Asked to define the genius of Raphael, Nesselrath said, “What he does with the light, how he translates the light into painting. This is, I think, the masterpiece in this room. It’s the last we have of Raphael when he dies at the age of 37. And it’s also the idea of what we lost.
“And it makes us understand why the whole of Rome was sad, when they heard on Good Friday in 1520 that he’d died.”
And how did he die? “Contemporaries say from too much love.”
“What? Like, had too much sex?” Rocca asked.
“That’s the impression that his biographers give to posterity.”
“He just exhausted himself? He really lived life to the fullest, for at least a short time.”
When asked if he’s learned something that really surprised him, Nesselrath replied, “We discovered the beans that came from the New World, and which the workmen who applied the plaster, they’d fallen into the plaster, when they went and took the plaster and smashed it to the wall and smoothed it over, the beans remained in there.”
It’s nice to know that Americans played such a vital part in its creation.
And today Americans pay for much of the restoration through the Vatican’s Patrons of the Arts program. Cardinal Dolan explained, “These works of art belong to the whole world. We only hold them as a custodian, as a steward. They belong to everybody.”

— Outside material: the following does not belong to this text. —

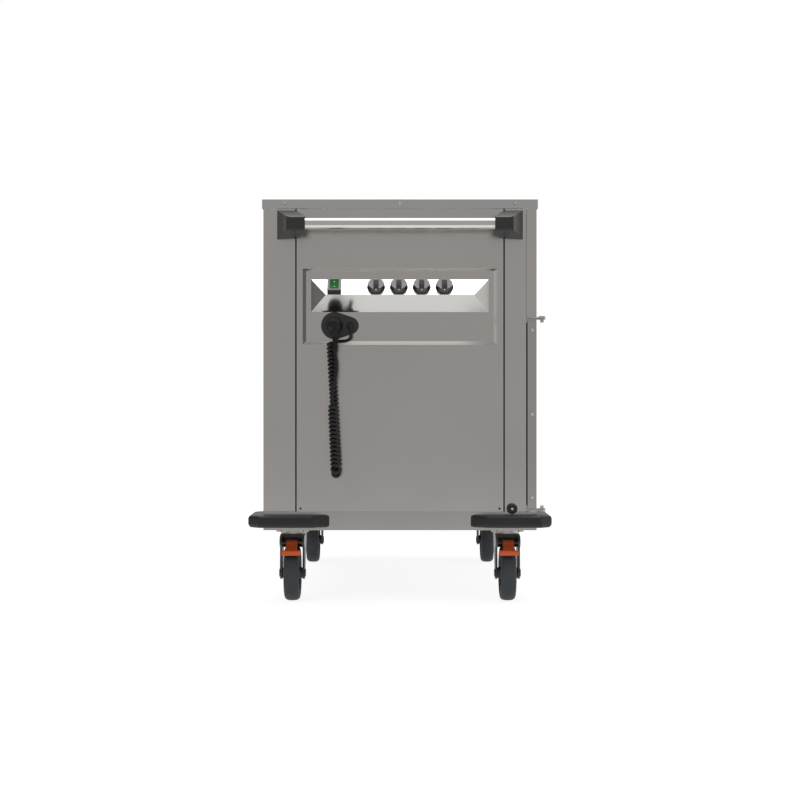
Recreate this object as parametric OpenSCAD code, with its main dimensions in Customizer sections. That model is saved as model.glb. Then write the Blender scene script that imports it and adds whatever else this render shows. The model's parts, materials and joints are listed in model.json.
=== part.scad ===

On the day we were in the Basilica with Cardinal Dolan, it was beautifully illuminated for the Feast of the Chair of Peter, a magnificent bronze- and iron-encrusted chair. “The chair represents unity and teaching -- and so the successor of Peter, the pope.”
“All the threads and the roads of the Vatican museums lead back to the presence of Peter,” said Lev. “We are perhaps the most beautiful outgrowth and offshoot, at least in art and architecture, that comes from that seed that was planted 2,000 years ago.”
Geographically, Vatican City may be small. But just like Bernini’s Colonnade in St. Peter’s Square, its arms open wide to the world.